AIM – Please quote exactly the lines below from the line containing "Keep writing the" to the line containing "nt.nodes.clear()", both lines included, and nothing else.

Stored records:

* * * * *

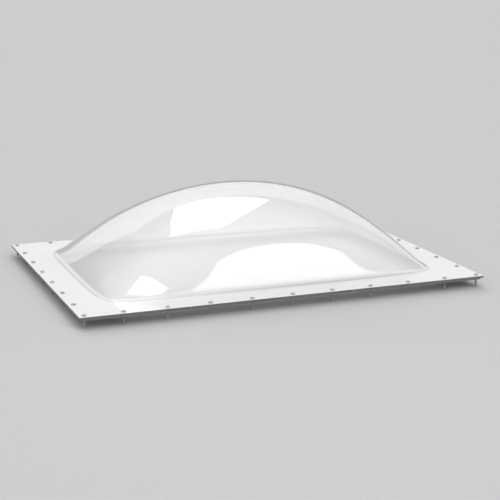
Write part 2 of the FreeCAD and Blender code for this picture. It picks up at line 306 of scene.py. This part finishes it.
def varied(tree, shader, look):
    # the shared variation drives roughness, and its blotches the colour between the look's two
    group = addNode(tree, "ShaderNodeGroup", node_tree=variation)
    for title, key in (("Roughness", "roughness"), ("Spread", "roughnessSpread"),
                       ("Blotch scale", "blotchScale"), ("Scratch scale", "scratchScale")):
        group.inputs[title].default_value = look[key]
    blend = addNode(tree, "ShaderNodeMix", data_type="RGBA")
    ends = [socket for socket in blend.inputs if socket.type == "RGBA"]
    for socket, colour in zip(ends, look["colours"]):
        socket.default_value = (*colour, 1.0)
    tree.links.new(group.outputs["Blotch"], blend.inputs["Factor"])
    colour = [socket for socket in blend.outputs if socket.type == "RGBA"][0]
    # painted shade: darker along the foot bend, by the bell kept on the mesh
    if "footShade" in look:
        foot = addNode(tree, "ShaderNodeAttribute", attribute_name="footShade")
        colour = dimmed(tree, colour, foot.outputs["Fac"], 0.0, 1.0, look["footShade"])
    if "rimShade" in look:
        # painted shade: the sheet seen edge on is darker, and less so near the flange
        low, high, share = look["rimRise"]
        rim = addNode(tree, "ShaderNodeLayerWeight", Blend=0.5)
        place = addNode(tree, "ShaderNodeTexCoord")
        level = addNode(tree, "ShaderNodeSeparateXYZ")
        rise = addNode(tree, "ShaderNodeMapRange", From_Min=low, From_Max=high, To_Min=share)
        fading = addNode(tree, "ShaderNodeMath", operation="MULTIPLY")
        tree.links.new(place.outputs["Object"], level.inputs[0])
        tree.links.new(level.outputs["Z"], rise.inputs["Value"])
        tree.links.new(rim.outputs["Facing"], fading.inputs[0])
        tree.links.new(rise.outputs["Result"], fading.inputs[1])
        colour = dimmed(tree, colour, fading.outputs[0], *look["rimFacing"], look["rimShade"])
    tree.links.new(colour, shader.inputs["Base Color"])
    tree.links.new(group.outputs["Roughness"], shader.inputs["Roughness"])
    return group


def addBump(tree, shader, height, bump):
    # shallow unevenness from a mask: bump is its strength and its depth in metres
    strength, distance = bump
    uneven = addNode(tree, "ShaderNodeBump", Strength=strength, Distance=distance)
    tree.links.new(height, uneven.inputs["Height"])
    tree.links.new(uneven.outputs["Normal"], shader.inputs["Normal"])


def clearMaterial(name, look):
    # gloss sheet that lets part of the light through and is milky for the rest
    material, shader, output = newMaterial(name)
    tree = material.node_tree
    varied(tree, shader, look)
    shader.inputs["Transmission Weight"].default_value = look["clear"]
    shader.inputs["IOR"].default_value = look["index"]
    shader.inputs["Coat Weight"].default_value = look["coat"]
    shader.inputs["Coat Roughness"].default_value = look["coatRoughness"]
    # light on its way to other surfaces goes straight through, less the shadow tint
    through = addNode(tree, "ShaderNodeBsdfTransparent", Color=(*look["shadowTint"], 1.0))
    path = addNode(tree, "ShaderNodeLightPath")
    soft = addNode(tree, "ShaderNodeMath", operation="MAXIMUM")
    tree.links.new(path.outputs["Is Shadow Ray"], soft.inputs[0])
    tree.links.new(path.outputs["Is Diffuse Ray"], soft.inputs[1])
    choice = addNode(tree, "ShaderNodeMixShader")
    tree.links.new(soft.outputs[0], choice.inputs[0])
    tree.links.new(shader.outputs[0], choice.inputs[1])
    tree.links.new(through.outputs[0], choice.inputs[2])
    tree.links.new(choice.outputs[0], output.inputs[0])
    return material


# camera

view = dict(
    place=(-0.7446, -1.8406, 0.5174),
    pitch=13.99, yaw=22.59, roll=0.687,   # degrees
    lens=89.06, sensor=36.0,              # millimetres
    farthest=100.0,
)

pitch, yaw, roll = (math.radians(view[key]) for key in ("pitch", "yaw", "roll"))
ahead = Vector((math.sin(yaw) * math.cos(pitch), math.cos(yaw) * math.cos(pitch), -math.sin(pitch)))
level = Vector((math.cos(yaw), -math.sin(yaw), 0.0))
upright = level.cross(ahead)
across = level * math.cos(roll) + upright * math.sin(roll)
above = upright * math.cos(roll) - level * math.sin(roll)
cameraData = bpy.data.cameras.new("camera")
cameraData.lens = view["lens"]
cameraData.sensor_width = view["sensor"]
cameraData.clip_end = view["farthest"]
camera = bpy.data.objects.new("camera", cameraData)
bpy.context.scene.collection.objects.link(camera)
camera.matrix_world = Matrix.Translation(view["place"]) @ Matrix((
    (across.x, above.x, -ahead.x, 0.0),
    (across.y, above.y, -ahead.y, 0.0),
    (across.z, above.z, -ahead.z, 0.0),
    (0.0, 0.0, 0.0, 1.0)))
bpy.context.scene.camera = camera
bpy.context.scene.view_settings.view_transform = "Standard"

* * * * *

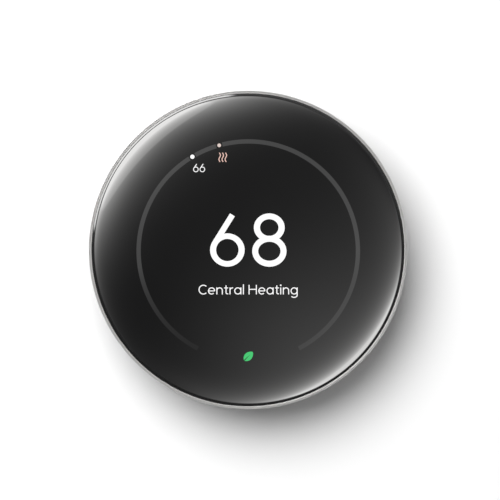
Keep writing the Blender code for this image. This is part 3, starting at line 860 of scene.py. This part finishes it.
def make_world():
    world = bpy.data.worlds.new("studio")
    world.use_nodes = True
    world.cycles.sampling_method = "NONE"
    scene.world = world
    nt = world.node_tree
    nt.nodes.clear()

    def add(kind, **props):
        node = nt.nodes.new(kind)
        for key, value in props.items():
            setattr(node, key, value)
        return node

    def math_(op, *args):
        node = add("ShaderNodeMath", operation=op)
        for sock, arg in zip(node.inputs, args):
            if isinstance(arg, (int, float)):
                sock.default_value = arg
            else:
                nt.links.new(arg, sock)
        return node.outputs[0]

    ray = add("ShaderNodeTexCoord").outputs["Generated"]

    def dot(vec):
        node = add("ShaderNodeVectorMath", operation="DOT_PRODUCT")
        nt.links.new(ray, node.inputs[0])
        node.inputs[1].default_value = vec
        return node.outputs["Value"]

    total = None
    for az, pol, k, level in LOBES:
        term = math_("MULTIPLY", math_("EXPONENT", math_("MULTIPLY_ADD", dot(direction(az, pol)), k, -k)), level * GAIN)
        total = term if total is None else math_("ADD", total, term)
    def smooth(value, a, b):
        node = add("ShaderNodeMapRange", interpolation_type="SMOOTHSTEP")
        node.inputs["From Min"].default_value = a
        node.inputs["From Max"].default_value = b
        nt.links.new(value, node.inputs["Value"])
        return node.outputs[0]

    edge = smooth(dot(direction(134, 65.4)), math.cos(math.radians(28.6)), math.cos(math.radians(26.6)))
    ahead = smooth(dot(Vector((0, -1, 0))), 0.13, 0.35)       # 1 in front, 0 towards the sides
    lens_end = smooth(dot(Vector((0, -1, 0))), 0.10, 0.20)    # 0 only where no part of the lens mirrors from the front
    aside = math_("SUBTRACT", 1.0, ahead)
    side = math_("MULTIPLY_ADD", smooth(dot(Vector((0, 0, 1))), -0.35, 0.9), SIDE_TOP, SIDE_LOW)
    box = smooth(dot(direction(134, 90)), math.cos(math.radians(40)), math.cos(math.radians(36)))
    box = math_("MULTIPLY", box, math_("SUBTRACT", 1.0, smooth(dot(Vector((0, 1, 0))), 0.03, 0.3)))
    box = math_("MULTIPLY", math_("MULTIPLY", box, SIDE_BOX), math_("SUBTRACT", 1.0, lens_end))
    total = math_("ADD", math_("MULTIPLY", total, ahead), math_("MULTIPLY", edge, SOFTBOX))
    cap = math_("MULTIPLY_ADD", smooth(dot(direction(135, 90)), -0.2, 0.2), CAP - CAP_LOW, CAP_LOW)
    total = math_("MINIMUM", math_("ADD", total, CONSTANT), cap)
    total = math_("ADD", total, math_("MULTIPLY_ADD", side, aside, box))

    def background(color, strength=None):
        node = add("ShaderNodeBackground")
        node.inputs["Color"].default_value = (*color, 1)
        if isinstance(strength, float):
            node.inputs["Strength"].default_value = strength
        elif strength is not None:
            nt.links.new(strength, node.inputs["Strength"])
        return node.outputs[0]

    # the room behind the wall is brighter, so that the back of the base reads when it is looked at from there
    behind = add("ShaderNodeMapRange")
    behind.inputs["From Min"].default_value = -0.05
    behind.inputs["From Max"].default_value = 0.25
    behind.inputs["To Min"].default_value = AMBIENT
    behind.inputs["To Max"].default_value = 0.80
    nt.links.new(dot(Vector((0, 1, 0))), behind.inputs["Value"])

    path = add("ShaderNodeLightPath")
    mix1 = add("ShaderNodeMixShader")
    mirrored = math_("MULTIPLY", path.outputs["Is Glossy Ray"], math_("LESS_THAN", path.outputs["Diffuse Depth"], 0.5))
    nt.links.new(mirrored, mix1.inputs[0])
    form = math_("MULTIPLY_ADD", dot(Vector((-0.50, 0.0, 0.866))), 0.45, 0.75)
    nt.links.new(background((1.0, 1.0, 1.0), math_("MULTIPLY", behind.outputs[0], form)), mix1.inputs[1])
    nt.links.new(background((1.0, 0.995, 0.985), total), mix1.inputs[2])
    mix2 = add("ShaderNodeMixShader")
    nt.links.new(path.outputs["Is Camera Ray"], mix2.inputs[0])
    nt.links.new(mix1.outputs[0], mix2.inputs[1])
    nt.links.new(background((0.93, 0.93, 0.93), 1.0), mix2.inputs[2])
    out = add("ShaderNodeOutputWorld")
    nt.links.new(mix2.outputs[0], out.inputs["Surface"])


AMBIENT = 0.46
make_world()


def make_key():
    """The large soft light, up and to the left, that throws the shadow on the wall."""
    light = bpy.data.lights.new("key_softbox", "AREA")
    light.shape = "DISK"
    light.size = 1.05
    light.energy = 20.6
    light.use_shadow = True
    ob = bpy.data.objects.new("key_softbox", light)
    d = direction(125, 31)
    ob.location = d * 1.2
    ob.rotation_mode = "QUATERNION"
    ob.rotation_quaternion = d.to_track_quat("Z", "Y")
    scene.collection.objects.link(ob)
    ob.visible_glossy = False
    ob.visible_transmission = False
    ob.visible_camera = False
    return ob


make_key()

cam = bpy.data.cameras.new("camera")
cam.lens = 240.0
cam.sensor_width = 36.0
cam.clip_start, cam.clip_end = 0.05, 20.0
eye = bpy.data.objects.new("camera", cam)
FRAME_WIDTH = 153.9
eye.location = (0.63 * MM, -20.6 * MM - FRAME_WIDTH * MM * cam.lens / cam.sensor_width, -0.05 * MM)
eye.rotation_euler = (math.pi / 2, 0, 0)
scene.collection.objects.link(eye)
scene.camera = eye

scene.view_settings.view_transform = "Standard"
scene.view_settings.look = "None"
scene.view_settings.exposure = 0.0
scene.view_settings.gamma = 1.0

* * * * *

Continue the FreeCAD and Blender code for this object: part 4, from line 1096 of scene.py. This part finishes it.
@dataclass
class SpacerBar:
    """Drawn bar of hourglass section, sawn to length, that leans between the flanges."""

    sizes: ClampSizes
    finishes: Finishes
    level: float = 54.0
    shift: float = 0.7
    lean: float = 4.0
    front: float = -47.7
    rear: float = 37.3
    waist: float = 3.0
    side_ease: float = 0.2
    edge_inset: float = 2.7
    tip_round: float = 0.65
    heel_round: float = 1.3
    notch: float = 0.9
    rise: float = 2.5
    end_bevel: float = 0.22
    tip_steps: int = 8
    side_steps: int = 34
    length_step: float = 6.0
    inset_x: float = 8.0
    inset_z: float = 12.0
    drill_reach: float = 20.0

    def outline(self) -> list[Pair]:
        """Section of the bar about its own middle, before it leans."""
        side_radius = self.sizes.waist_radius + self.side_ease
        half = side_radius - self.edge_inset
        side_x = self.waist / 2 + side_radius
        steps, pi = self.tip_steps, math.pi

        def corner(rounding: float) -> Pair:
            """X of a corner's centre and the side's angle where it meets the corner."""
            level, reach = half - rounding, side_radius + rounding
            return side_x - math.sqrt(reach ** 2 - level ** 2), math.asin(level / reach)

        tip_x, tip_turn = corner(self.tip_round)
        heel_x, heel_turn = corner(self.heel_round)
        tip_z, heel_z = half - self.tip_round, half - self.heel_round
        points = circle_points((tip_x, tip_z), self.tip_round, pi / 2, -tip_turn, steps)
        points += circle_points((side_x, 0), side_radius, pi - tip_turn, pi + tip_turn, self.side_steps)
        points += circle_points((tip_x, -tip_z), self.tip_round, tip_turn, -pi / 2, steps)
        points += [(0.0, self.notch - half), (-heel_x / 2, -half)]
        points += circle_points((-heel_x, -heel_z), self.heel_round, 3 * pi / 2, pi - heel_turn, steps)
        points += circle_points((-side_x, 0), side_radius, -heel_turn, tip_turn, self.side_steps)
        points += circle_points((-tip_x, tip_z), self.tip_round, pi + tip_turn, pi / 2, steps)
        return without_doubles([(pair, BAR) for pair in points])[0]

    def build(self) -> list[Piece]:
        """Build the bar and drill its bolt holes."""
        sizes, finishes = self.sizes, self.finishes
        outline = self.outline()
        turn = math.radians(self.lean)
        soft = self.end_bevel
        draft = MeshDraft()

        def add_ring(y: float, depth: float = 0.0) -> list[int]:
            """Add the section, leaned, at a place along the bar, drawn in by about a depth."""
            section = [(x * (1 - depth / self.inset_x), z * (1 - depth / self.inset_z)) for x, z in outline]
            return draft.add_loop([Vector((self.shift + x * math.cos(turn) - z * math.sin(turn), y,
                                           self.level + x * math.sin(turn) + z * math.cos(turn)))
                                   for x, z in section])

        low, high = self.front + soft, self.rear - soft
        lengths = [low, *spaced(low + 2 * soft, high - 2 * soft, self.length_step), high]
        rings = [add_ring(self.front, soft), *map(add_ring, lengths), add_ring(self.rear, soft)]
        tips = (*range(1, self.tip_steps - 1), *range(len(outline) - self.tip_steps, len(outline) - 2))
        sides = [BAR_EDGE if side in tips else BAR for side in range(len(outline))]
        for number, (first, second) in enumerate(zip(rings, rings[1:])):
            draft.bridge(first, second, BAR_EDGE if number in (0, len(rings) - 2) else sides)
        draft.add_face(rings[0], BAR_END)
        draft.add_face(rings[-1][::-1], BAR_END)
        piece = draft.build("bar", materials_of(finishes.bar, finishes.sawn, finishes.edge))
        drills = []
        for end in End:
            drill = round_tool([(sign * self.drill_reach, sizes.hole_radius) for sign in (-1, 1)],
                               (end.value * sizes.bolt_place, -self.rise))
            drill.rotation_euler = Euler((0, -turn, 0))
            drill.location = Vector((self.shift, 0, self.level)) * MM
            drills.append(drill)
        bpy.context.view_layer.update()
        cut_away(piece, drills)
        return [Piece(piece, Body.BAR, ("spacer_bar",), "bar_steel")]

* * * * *

ANSWER TO THE TASK –
Keep writing the Blender code for this image. This is part 3, starting at line 860 of scene.py. This part finishes it.
def make_world():
    world = bpy.data.worlds.new("studio")
    world.use_nodes = True
    world.cycles.sampling_method = "NONE"
    scene.world = world
    nt = world.node_tree
    nt.nodes.clear()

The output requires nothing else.